While the idea of continual tax cuts sound good, the purpose of state taxation is to provide needed public services. During the decade of the 90s, Arizona teacher salaries dropped from being a tie for 23rd among the 50 states to 41st in FY 2000. (Prop 301, a 0.6 percent increase in sales taxes earmarked for education that boosted teacher salaries, improved the ranking to 36th in FY 2002.) Average per-pupil expenditures in primary and secondary schools have fallen from 33rd in 1989 to 49th in 2002.

State employee salaries are extremely low across the board and our universities are experiencing brain drain as faculty leave to take higher paying positions elsewhere. The average state and local government employee salary suffered a 14.9 percent decline in purchasing power from 1990 to 2001, while employees in the private sector enjoyed a 20 percent increase in real income.
During the decade of the 90s, the decade of prosperity, the state legislature chose to significantly cut the level of public services in Arizona. With the funding of public services already at an all-time low, additional cuts will be extremely painful and can literally destroy some of our institutions.

The Super-Majority

In 1992, a referendum was passed which requires a super-majority of two-thirds of the Legislature to pass a tax increase. Previously, the tax structure could be adjusted by a simple majority of legislators. Tax cuts can be implemented by a 50 percent majority, but making up that lost revenue by imposing new taxes, raising existing taxes, or reversing a tax cut requires a two-thirds majority. Even revenue-neutral changes require a super-majority, e.g., the Legislature cannot improve the fairness or equity of the tax structure without a two-thirds majority because such equity adjustments require a tax increase on one group of taxpayers, which offsets a tax decrease on another group of taxpayers. The super-majority requirement acts like a ratchet, in which tax decreases made during an economic expansion become permanent.

Cyclicality of Revenues

As mentioned earlier, Arizona's revenue sources are extremely volatile. The three major sources of revenue - the state sales tax, the individual and corporate income taxes - are extremely volatile revenue sources that decline during economic downturns. The state sales tax has been known to fall by as much as 15 percent during a recession. The state individual income tax has seen declines as large as 10 percent, and the corporate income tax can fall by as much as 30 percent. These three revenue sources comprised almost 91 percent of all revenues to the General Fund and more than 94 percent of all tax revenues to the General Fund in FY2002.

The Next Downturn

The demand for social services significantly increases during a recession. Many of the social services are formula-based, in that a family's income and size determines whether they are eligible for various services. When a recession causes unemployment to increase, more families become eligible for those services. A recession, therefore, not only reduces revenues, it substantially increases the number of people needing and qualifying for public support and public health care. The $1 billion deficit projected for FY03-04 results largely from a projected $800 million increase in operating expenditures, driven by increasing case loads in AHCCCS and welfare, and more students in public schools. These increases either are voter mandated, court ordered or formula driven.

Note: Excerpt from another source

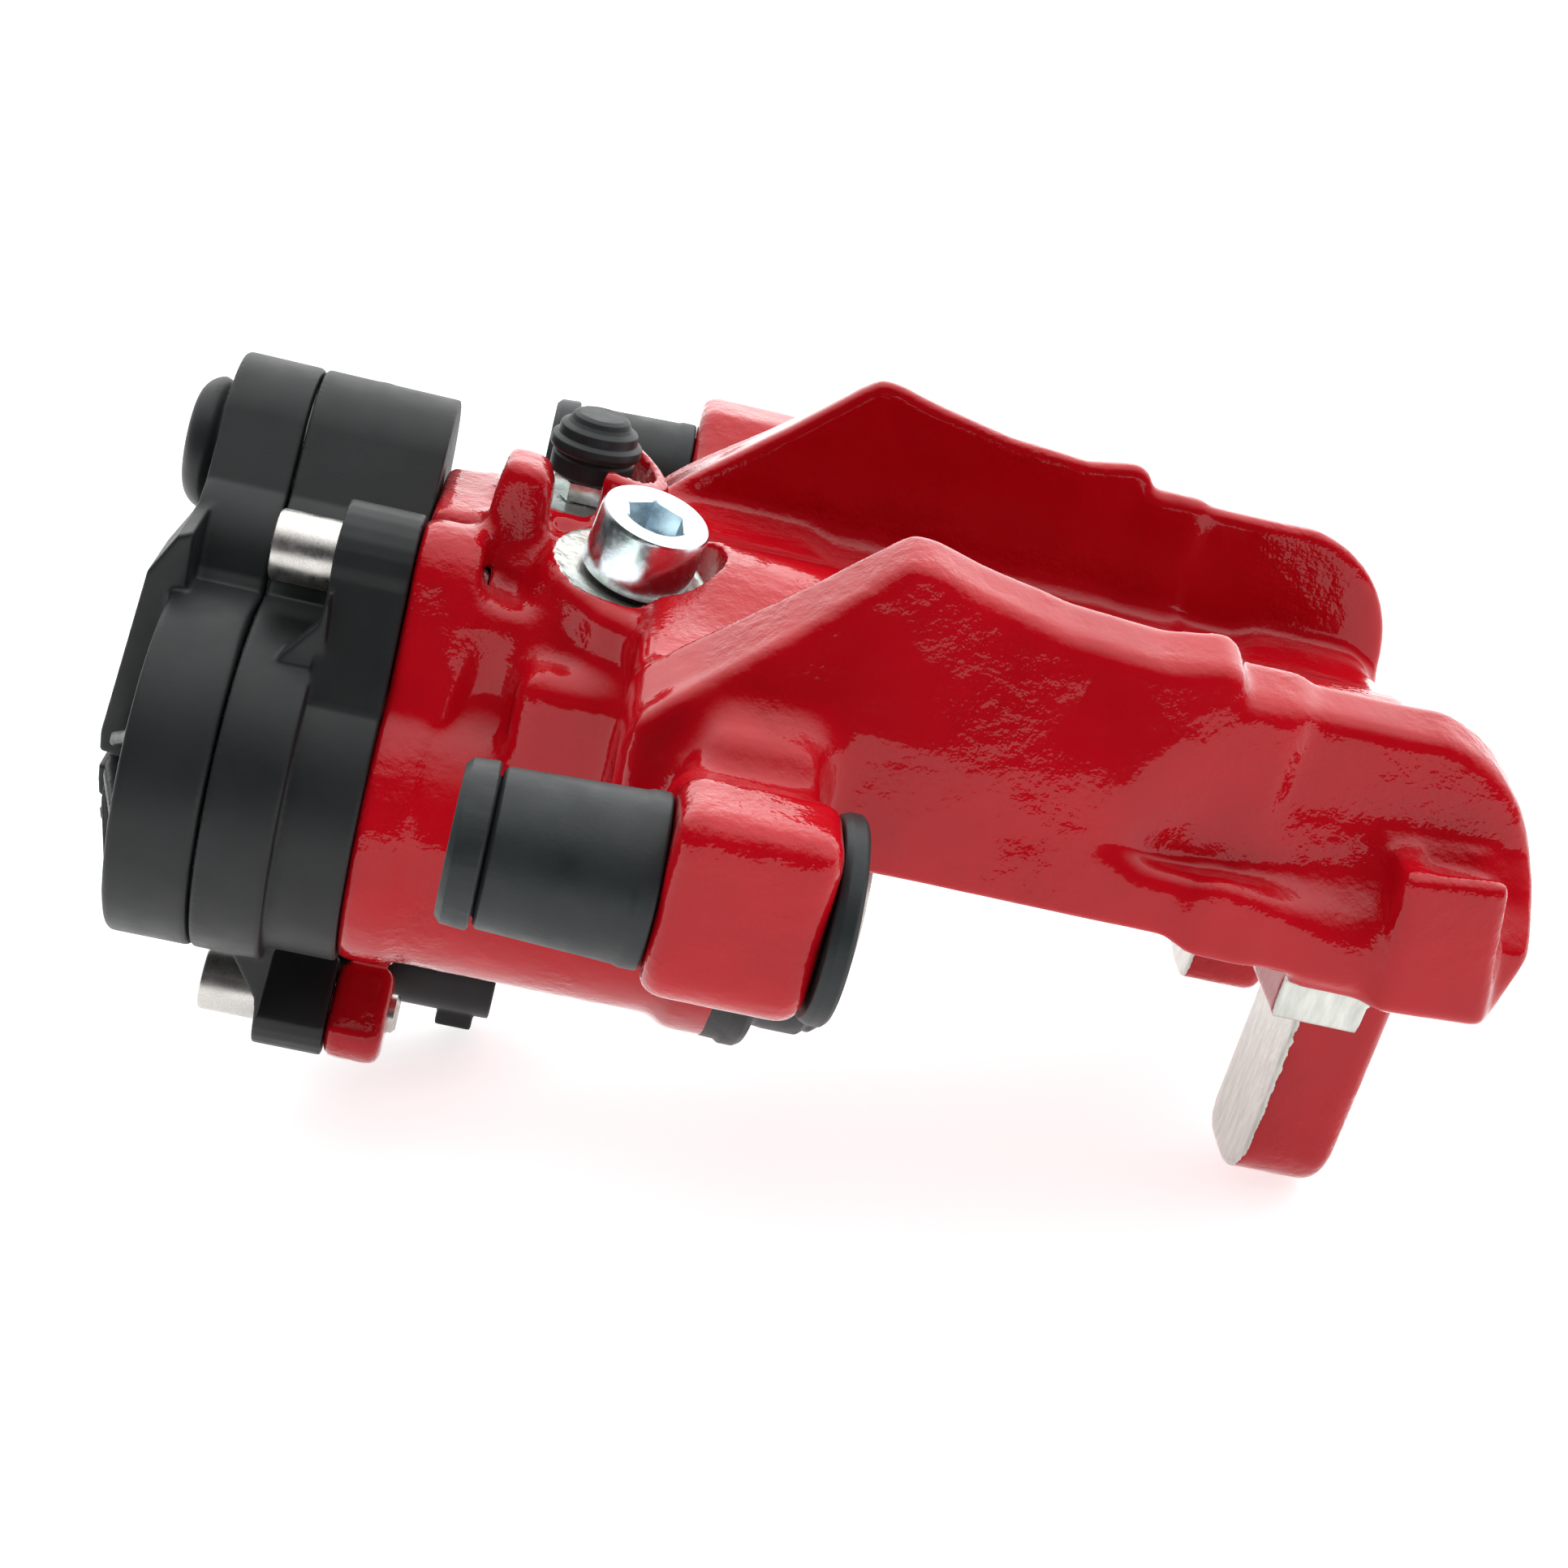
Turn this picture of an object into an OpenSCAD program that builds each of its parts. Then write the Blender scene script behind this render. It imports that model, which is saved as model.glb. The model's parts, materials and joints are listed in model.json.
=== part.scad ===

Knowing how these five factors work together is important because they work together to create a structural deficit that isn't going to go away anytime soon. During the prosperous decade of the 1990s, the Legislature chose to significantly cut the level of public services in Arizona. With the funding of public services already at an all-time low, budget cuts going forward may literally destroy some of our public institutions and seriously compromise Arizona's ability to compete in high-tech industries of the New Economy.

When revenues are as volatile as the sales and income taxes, revenues can fall by 10-15 percent per year in a recession and that recession can last for more than one fiscal year. This fact, combined with the increase in the number of families that become eligible for welfare and public health care, suggests that the Budget Stabilization Fund limit be increased to as much as 40 percent of the General Fund.

The super-majority should be eliminated through a referendum so that the Legislature can make critical decisions regarding the structure of the tax system, as well as the level of taxation, through a majority vote. Additionally, future tax cuts should be temporary so that revenues are available during the next recession.

In the meantime, the Legislature is hamstrung in any attempts to raise critical revenues or restructure the tax system. Arizonans want and need public services and an infrastructure upon which to build a 21st century economy.